Als Kind russlanddeutscher Aussiedler kommt Ira Peter Anfang der 1990er Jahre aus Kasachstan nach Deutschland. In ihren Zwanzigern begibt sie sich auf die Suche nach der eigenen Identität, auch als Journalistin. Dieses Buch ist das Ergebnis ihrer Arbeit und eine Einladung an die Mehrheitsgesellschaft, die Besonderheit dieser Gruppe zu begreifen. Es wird höchste Zeit. Denn mehr als drei Jahrzehnte nach den großen Einreisewellen kursieren viele Irrtümer und pauschale Annahmen über die Bevölkerungsgruppe, die mit zweieinhalb Millionen nicht gerade klein ist.

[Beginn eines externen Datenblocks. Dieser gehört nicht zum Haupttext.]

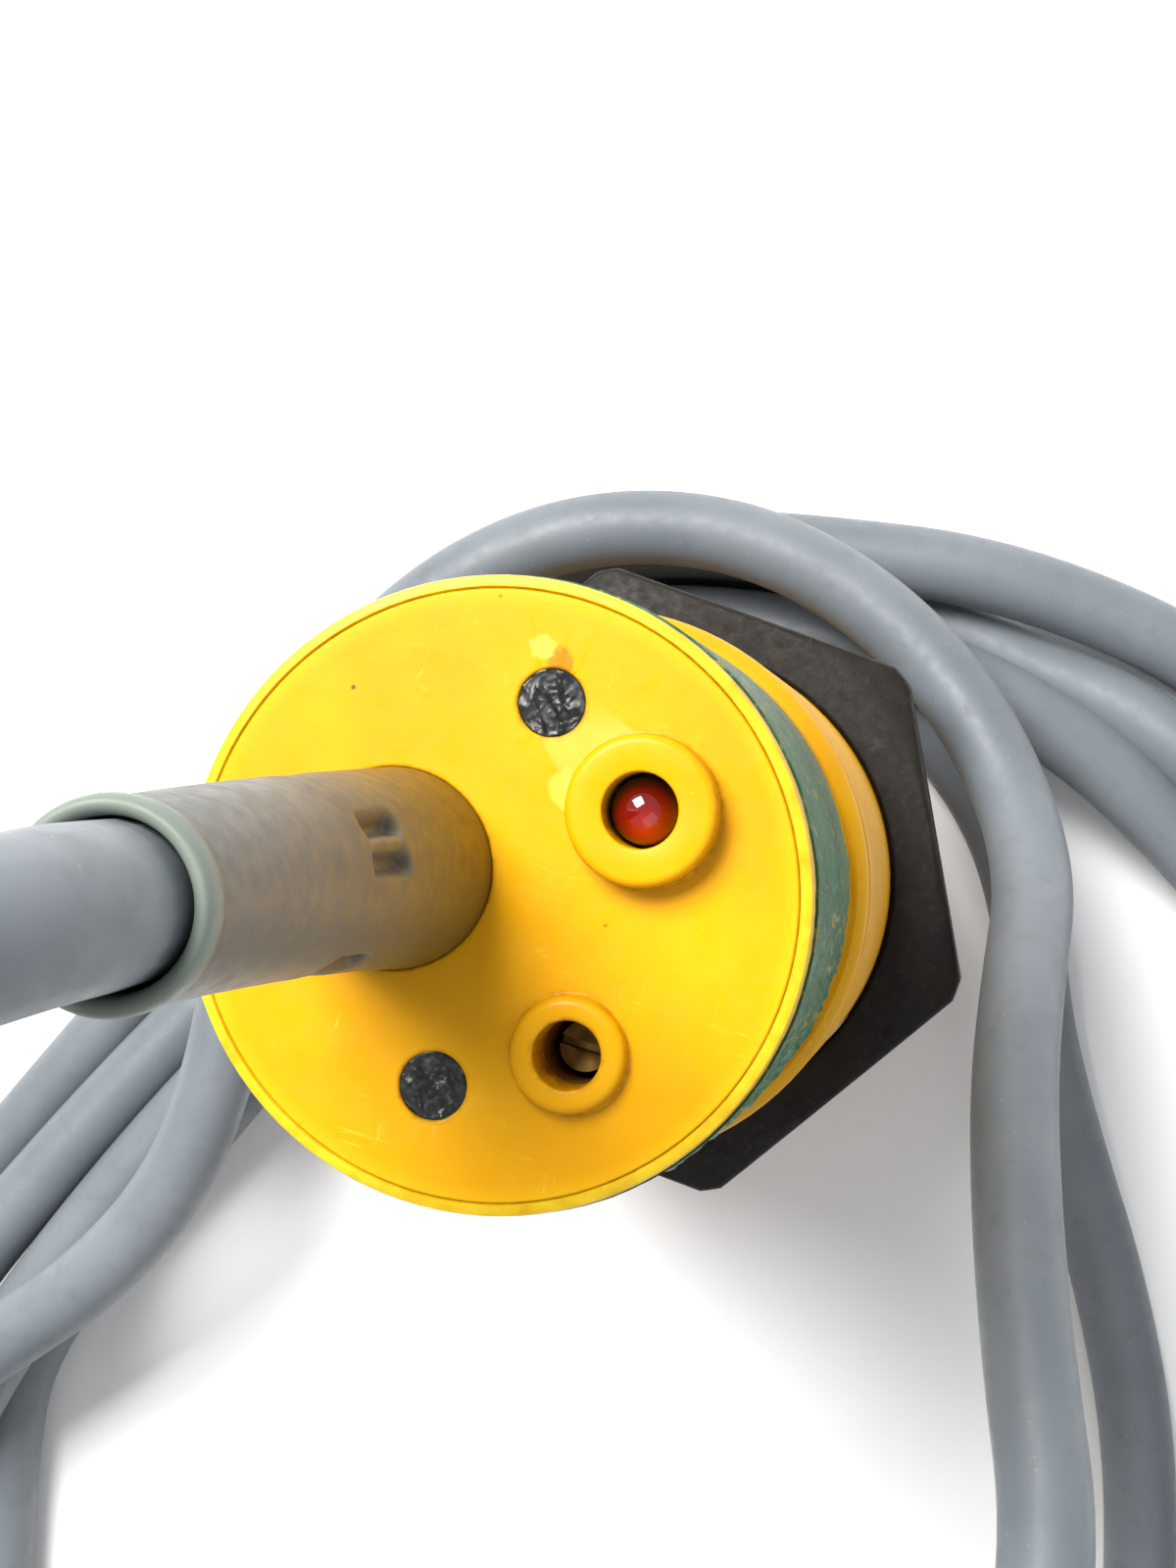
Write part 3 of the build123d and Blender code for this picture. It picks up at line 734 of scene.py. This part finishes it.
# In mm: the cable up out of the relief and round to the coil, the tail from the coil to the cores,
# and the last turn's way across the middle of the coil
CABLE_ROUTE = [
    (-4.6, -0.5, 104.0), (-4.5, -1.0, 114.0), (-4.7, -1.3, 120.0), (-10.6, -6.6, 133.6),
    (-23.2, -18.2, 143.6), (-39.8, -31.2, 142.2), (-49.0, -53.3, 132.3), (-42.2, -74.9, 117.5),
    (-21.2, -84.7, 101.8),
    (2.6, -81.9, 87.2), (23.4, -67.3, 75.4), (34.4, -46.8, 62.8), (35.0, -28.4, 52.6),
    (29.2, -16.2, 44.8), (25.4, -5.8, 36.6), (24.0, 1.2, 29.4), (23.2, 6.8, 23.2),
    (20.0, 12.2, 18.8), (14.2, 18.0, 16.2), (6.8, 22.0, 15.2), (-1.2, 23.8, 15.0),
    (-9.0, 23.0, 15.0), (-16.0, 20.0, 15.0), (-21.8, 15.0, 15.0), (-26.2, 8.4, 15.0),
    (-28.8, 0.8, 15.0), (-29.4, -7.2, 15.2), (-28.4, -15.4, 15.8), (-27.2, -23.6, 16.2),
    (-28.0, -32.0, 15.6), (-32.0, -40.6, 14.2), (-38.2, -48.2, 13.2), (-44.4, -56.4, 13.2)]
TAIL_ROUTE = [
    (-38.2, -61.5, 2.6), (-35.0, -73.0, 2.6), (-29.6, -83.4, 2.6), (-21.6, -91.0, 2.6),
    (-11.4, -94.6, 2.6), (-1.4, -92.6, 2.6), (7.0, -86.8, 2.6)]
INNER_ROUTE = [
    (48.6, -53.4, 2.6), (46.2, -41.2, 2.6), (42.4, -29.2, 2.6), (37.0, -19.0, 2.6), (31.2, -10.6, 2.6),
    (26.4, -2.7, 2.6), (23.4, 4.9, 2.6), (19.0, 11.0, 2.6), (12.8, 15.6, 2.6), (5.8, 18.6, 2.6),
    (-1.6, 19.4, 2.6)]
# The coil's middle line, anticlockwise, with half of its width there
COIL_LINE = [
    (-48.5, -67.0, 10.2), (-46.5, -86.5, 9.4), (-34.0, -101.5, 8.2), (-12.0, -107.5, 8.2),
    (12.5, -103.0, 8.2), (35.5, -90.0, 8.2), (53.5, -69.5, 8.2), (62.5, -44.0, 8.2),
    (60.0, -18.0, 8.2), (48.0, 3.5, 8.6), (31.0, 18.8, 9.0), (15.5, 23.6, 6.6),
    (0.5, 21.9, 5.5), (-12.6, 18.8, 5.5), (-22.0, 9.6, 5.5), (-26.4, -3.5, 7.2),
    (-30.5, -17.5, 8.4), (-36.0, -32.6, 9.8), (-42.8, -49.6, 10.4)]
# Each turn's lane, from -1 inside to 1 outside, and its height in mm, at each point of the line
OUTER_TURN = [(0.3, 13.2), (0.8, 12.8), (1, 8.4), (1, 4.4)] + [(1, 2.6)] * 3 + [
    (1.15, 2.6), (1.3, 2.6), (1.3, 2.6), (1.15, 2.6)] + [
    (1, 6.2), (1, 7.8), (1, 7.8), (1, 7.8), (1.2, 6.2), (1, 3.6), (1, 2.6), (1, 2.6)]
MIDDLE_TURN = [(0.75, 3.0), (0.45, 4.6), (0, 6.8)] + [(0, 7.8)] * 5 + [(0.15, 7.8), (0.3, 7.8)] + [
    (0.2, 4.8), (-0.4, 2.6), (1, 2.6), (1, 2.6), (0.95, 2.6), (0.15, 2.6), (0.1, 5.2), (0.35, 6.4),
    (0.4, 7.4)]
INNER_TURN = [(0, 7.8), (-0.5, 7.8)] + [(-1, 7.8)] * 5 + [(-0.95, 5.4), (-0.4, 2.8), (-0.15, 2.6)] + [
    (-0.65, 4.8), (-1, 8.2)] + [(-1, 7.8)] * 4 + [(-0.75, 7.8), (-0.35, 7.8), (-0.35, 7.8)]
LAST_START = [(-0.7, 6.2), (-1, 3.6)] + [(-1, 2.6)] * 5
LAST_END = [(-1, 2.6), (-1, 2.6), (-1, 2.6), (-0.8, 2.6), (-0.5, 2.6), (-0.4, 2.6)]


def lane_point(i, lane, height):
    """A point beside the coil's middle line, square to the chord of its neighbours."""
    x, y, half_width = COIL_LINE[i]
    (x0, y0, _), (x1, y1, _) = COIL_LINE[i - 1], COIL_LINE[(i + 1) % len(COIL_LINE)]
    shift = lane * (half_width - 2.6) / math.hypot(x1 - x0, y1 - y0)
    return x + (y1 - y0) * shift, y - (x1 - x0) * shift, height


def coil_points():
    """A spiral: each turn lies a lane further in, and the last cuts across the middle."""
    points = []
    for turn in (OUTER_TURN, MIDDLE_TURN, INNER_TURN, LAST_START):
        points += [lane_point(i, *where) for i, where in enumerate(turn)]
    points += INNER_ROUTE
    first = len(COIL_LINE) - len(LAST_END)
    return points + [lane_point(first + i, *where) for i, where in enumerate(LAST_END)]


def curve_of(name, points_mm, diameter):
    """A round cord along one smooth spline."""
    data = bpy.data.curves.new(name, "CURVE")
    data.dimensions = "3D"
    spline = data.splines.new("NURBS")
    spline.points.add(len(points_mm) - 1)
    for point, place in zip(spline.points, points_mm):
        point.co = (*(Vector(place) * MM), 1.0)
    spline.order_u = 3
    spline.use_endpoint_u = True
    spline.resolution_u = 10
    data.bevel_depth = diameter / 2
    data.bevel_resolution = 8
    data.use_fill_caps = True
    obj = bpy.data.objects.new(name, data)
    bpy.context.scene.collection.objects.link(obj)
    return obj


def add_cable():
    """The whole cable as one cord, from the relief to the bare cores."""
    cable = curve_of("cable_jacket", CABLE_ROUTE + coil_points() + TAIL_ROUTE, CABLE_D)
    cable.data.materials.append(finishes["grey_jacket"])
    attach(cable, HOUSING)
    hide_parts("cable", "cable_coil", "cable_inner_run", "cable_tail")


# ---------------------------------------------------------------- CAD pieces that stay

# The rounding of each piece's edges, in mm
EDGE_BREAKS = {"rear_cap": 0.14, "lock_nut": 0.35, "lock_washer": 0.2, "sensing_face_cap": 0.2,
               "trimmer_screw": 0.05, "trimmer_well": 0.1, "wire_ferrules": 0.08}


def round_edges(obj, width_mm):
    """A small radius on every sharp edge."""
    weld = obj.modifiers.new("weld", "WELD")
    weld.merge_threshold = 1e-6
    bevel = obj.modifiers.new("edges", "BEVEL")
    bevel.width = width_mm * MM
    bevel.segments = 3
    bevel.limit_method = "ANGLE"
    bevel.angle_limit = math.radians(35)
    smooth = obj.modifiers.new("normals", "WEIGHTED_NORMAL")
    smooth.keep_sharp = False


def finish_cad_nodes():
    """Every CAD piece gets its slot's material, and the seen ones get rounded edges."""
    slots = {part["node"]: part["material_slot"] for part in frame["record"]["subparts"]}
    for name, obj in frame["nodes"].items():
        obj.data.materials.clear()
        obj.data.materials.append(finishes[slots[name]])
        if name in EDGE_BREAKS:
            round_edges(obj, EDGE_BREAKS[name])
    cap = frame["nodes"]["rear_cap"]
    cap.data.materials.clear()
    cap.data.materials.append(yellow_plastic("yellow_cap", cap=True))


add_camera()
add_light()
add_floor()
finishes = make_finishes()
finish_cad_nodes()
add_barrel()
add_band()
add_plug("upper_plug", 0.0, PLUG_Y, seed=2.0)
add_plug("lower_plug", 0.0, -PLUG_Y, seed=6.0)
add_lens()
add_relief()
add_cable()
bpy.context.scene.view_settings.view_transform = "Standard"
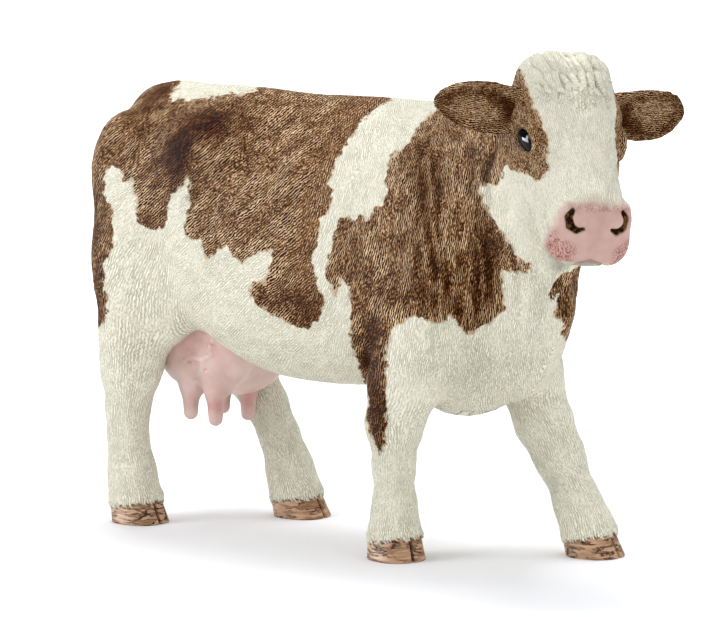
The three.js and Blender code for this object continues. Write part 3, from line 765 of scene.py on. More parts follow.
def painted_coat(name):
    """Matt paint on moulded PVC: hardly any gleam, dark in the grooves, tan or cream on the ridges,
    with soft clouds where the wash lies thicker, painted shade where the attribute 'shade' is high and
    painted light where it is below nothing, and ragged edges between brown and cream."""
    material, tree, shader = new_material(name, 0.7, Specular_IOR_Level=0.04)
    stroke = comb_strokes(tree)
    lock = add(tree, "ShaderNodeAttribute", output="Fac", attribute_name="lock")
    height = add(tree, "ShaderNodeMath", [lock, 0.2, stroke], operation="MULTIPLY_ADD")
    here = add(tree, "ShaderNodeTexCoord", output="Object")
    edge = add(tree, "ShaderNodeTexNoise", {"Vector": here, "Scale": 0.85 / mm, "Detail": 1.0})
    patch = add(tree, "ShaderNodeAttribute", output="Fac", attribute_name="patch")
    depth = add(tree, "ShaderNodeMath", [edge, 1.7, patch], operation="MULTIPLY_ADD")
    depth = add(tree, "ShaderNodeMath", [stroke, 0.4, depth], operation="MULTIPLY_ADD")
    brown_share = add(tree, "ShaderNodeMapRange", [depth, 1.02, 1.12, 0.0, 1.0])
    cloud = add(tree, "ShaderNodeTexNoise", {"Vector": here, "Scale": 0.17 / mm, "Detail": 3.0})
    # The wash's clouds and the painted shade of the attribute 'shade' together: more makes the paint darker
    # and browner, less makes it lighter
    shade = add(tree, "ShaderNodeAttribute", output="Fac", attribute_name="shade")
    wash_and_shade = add(tree, "ShaderNodeMath", [cloud, 0.5, shade], operation="MULTIPLY_ADD")
    wash_and_shade = add(tree, "ShaderNodeMath", [wash_and_shade, 0.25], operation="SUBTRACT")
    level = add(tree, "ShaderNodeMath", [wash_and_shade, -0.34, height], operation="MULTIPLY_ADD")
    ramp = add(tree, "ShaderNodeValToRGB", [level])
    stops = ramp.node.color_ramp.elements
    for i, (at, code) in enumerate(brown_stops):
        stop = stops[i] if i < 2 else stops.new(at)
        stop.position, stop.color = at, colour(code)
    veil = add(tree, "ShaderNodeMapRange", [wash_and_shade, 0.2, 1.1, 0.0, 0.8])
    brown = add(tree, "ShaderNodeMix", {0: veil, 6: ramp, 7: colour("#b98b54")}, 2,
                data_type="RGBA", blend_type="MULTIPLY")
    pale = add(tree, "ShaderNodeMath", [wash_and_shade, -0.5, height], operation="MULTIPLY_ADD")
    pale = add(tree, "ShaderNodeMapRange", [pale, -0.25, 0.7, 0.0, 1.0])
    cream = add(tree, "ShaderNodeMix", {0: pale, 6: colour("#b6b39e"), 7: colour("#f1eede")}, 2,
                data_type="RGBA")
    base = add(tree, "ShaderNodeMix", {0: brown_share, 6: cream, 7: brown}, 2, data_type="RGBA")
    tree.links.new(base, shader.inputs["Base Color"])
    bump = add(tree, "ShaderNodeBump", {"Height": height, "Strength": 1.0, "Distance": 0.17 * mm})
    tree.links.new(bump, shader.inputs["Normal"])
    return material


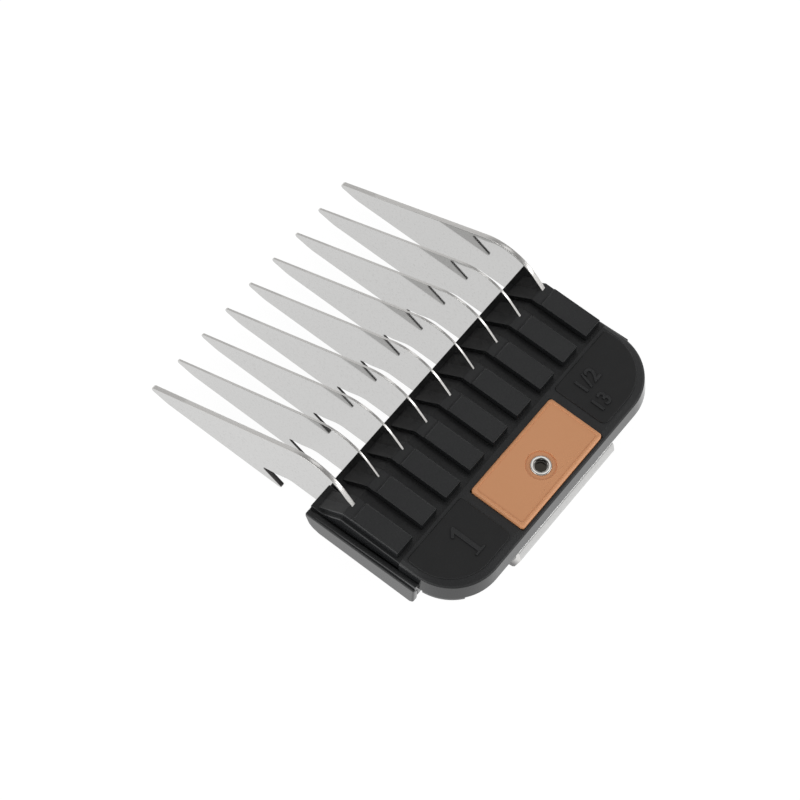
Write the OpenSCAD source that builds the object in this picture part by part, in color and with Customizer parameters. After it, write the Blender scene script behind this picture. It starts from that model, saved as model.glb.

In Peters Ausführungen geht es viel um Eigenwahrnehmung und Fremdzuschreibungen. Sie analysiert eine Integration, die wohl überwiegend als gelungen bezeichnet werden kann, schreibt aber auch über die verzerrten Bilder, die in den Medien vorherrschen. Waren es anfangs die Berichte darüber, dass viele russlanddeutsche Jugendliche kriminell seien, kamen nach einer langen Funkstille Meldungen über die angebliche AfD-Affinität der Spätaussiedlerinnen und -aussiedler hinzu.
Neuerdings mehren sich zudem Berichte über die »Hörigkeit« von Russlanddeutschen gegenüber Putin und russischen Medien. Peters Aussagen sind mit Zahlen und Fakten aus zahlreichen Studien und Fachbüchern belegt, dennoch gelingt es der Autorin, stets nahbar und auch nachvollziehbar zu bleiben, da sie sich eng am persönlichen Erleben von einzelnen Menschen bewegt. Vertreterinnen und Vertreter unterschiedlicher Generationen und Personen aus dem Freundes- und Familienkreis sowie bekannte Persönlichkeiten der Russlanddeutschen-Community kommen zu Wort wie auch Kommentare aus den Sozialen Medien.
Das in den 1990er Jahren gängige Narrativ von gewaltbereiten russlanddeutschen Jugendlichen wird beispielsweise von ihr auseinandergenommen und neu eingeordnet. Sie übt dabei Kritik an den Medien, die dieses Bild mit ihrer tendenziösen Berichterstattung angefüttert und weiterverbreitet haben. Bei der Lektüre wird überdeutlich, dass »Gesehen werden« – ebenso wie Essen und Trinken oder ein Dach über dem Kopf – ein Grundbedürfnis der Menschen ist.
Ira Peter ist es mit diesem Buch gelungen, ihre persönlichen Erinnerungen mit der Einwanderungsgeschichte und den Erfahrungen vieler Spätaussiedlerinnen und -aussiedler zu verknüpfen und auf eine faktenbasierte Ebene zu heben. Es ordnet die Ereignisse auf kluge Weise ein und bietet eine Betrachtung aus einer für sogenannte »Biodeutsche« ungewohnten Perspektive. Womöglich liefert es den längst fälligen »Beipackzettel für die unerwartete Verwandtschaft aus dem Osten« und lindert das Befremden, das auf beiden Seiten entstanden und noch immer vorherrschend ist. Bleibt bloß zu hoffen, dass es von diesen beiden Seiten ausreichend wahrgenommen wird.
Ira Peter: Deutsch genug? Warum wir endlich über Russlanddeutsche sprechen müssen.
Goldmann Verlag, München 2025, 256 S.